Partially, we do this for validation: to have our judgments and perspective confirmed, to feel more ‘normal’ and less ‘strange’. If I think something is funny, it is a relief to know that others find it funny, too. Maybe this is a sign of weakness, a lack of self-confidence; but I think even the most confident among us feels a relief and joy when somebody confirms their own judgment.
Apart from validation, however, I think there is a simple joy in sharing. It feels good to make someone else smile or laugh; it even feels good to share a negative emotion. The feeling of being alone is one of the most painful feelings we experience, and yet loneliness so often creeps up on us. The feeling of connection—breaking through your own perspective and reaching another’s—is a natural joy, as inherently enjoyable as ice cream.
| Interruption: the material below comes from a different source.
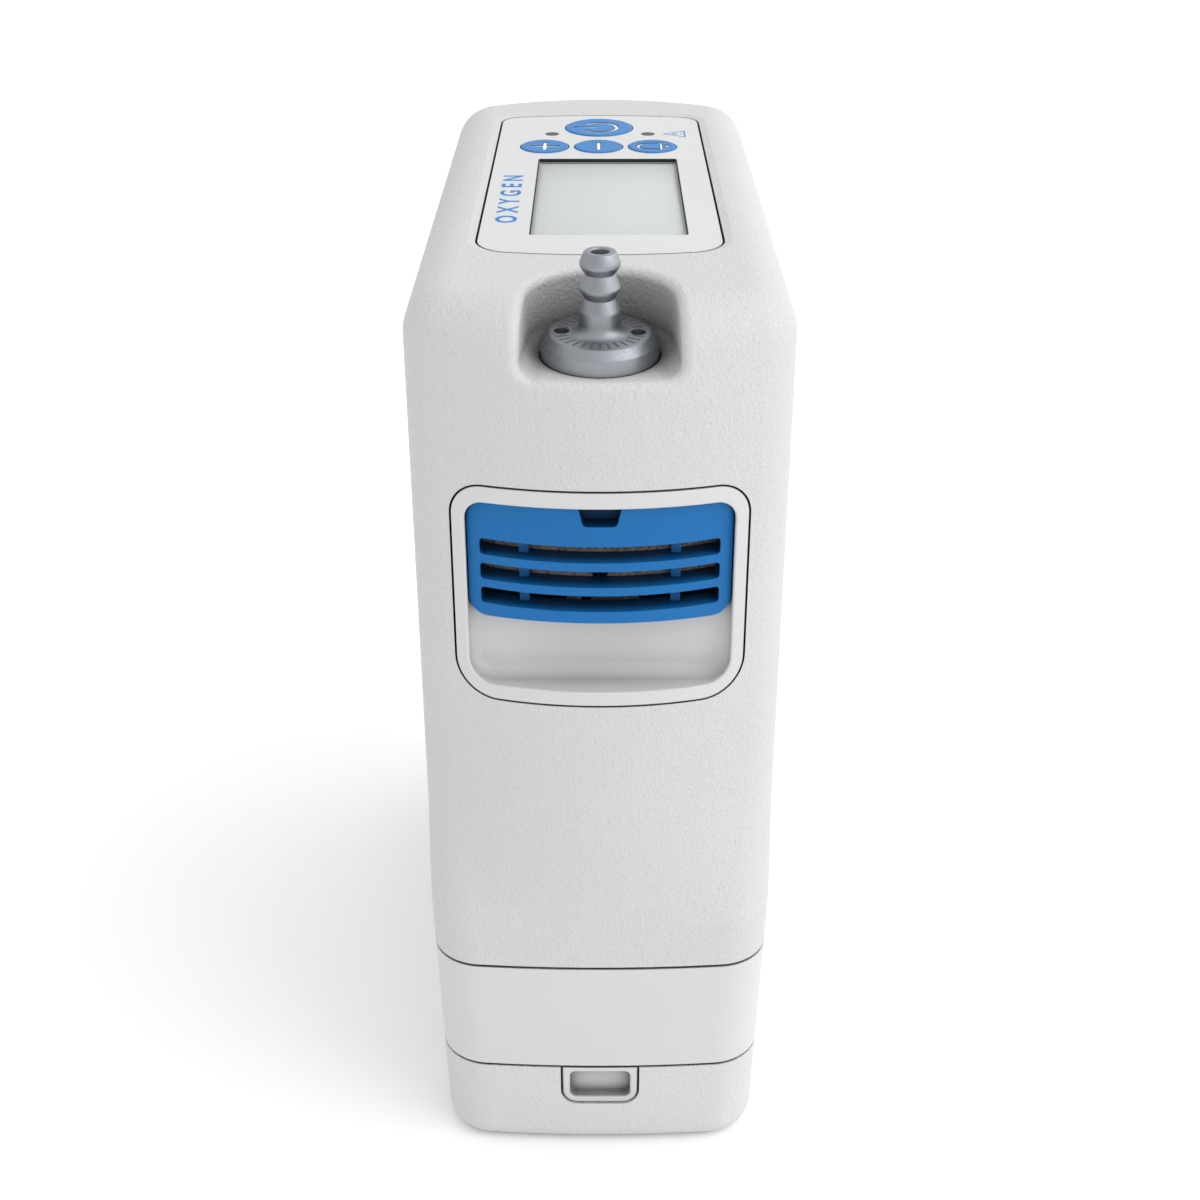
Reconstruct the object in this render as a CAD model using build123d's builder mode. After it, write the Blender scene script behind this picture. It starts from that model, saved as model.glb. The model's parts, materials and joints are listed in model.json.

Montaigne thought so; and this is also why, despite some misgivings, I enjoy using Instagram.
This is also why I write a blog rather than keep my scribbling to myself. Indeed, I find that, whenever I try to write something purely for myself, I can hardly write at all. The sentences come out mangled, the thoughts are confused, and the entire thing is mess. To do my best writing, I’ve found that I need a public (or at least a theoretical one). The knowledge that someone else might read my writing keeps me focused; it also makes writing far more fun.
Without a reader, writing feels entirely without consequence to me, and is consequently joyless. Montaigne apparently felt the same way, which is why, despite leading a fairly reclusive life in his castle tower, he published several editions of his essays.
It is vanity to seek fame. But is it vanity to wish to share joys and to connect with others, and to be understood by as many people as possible?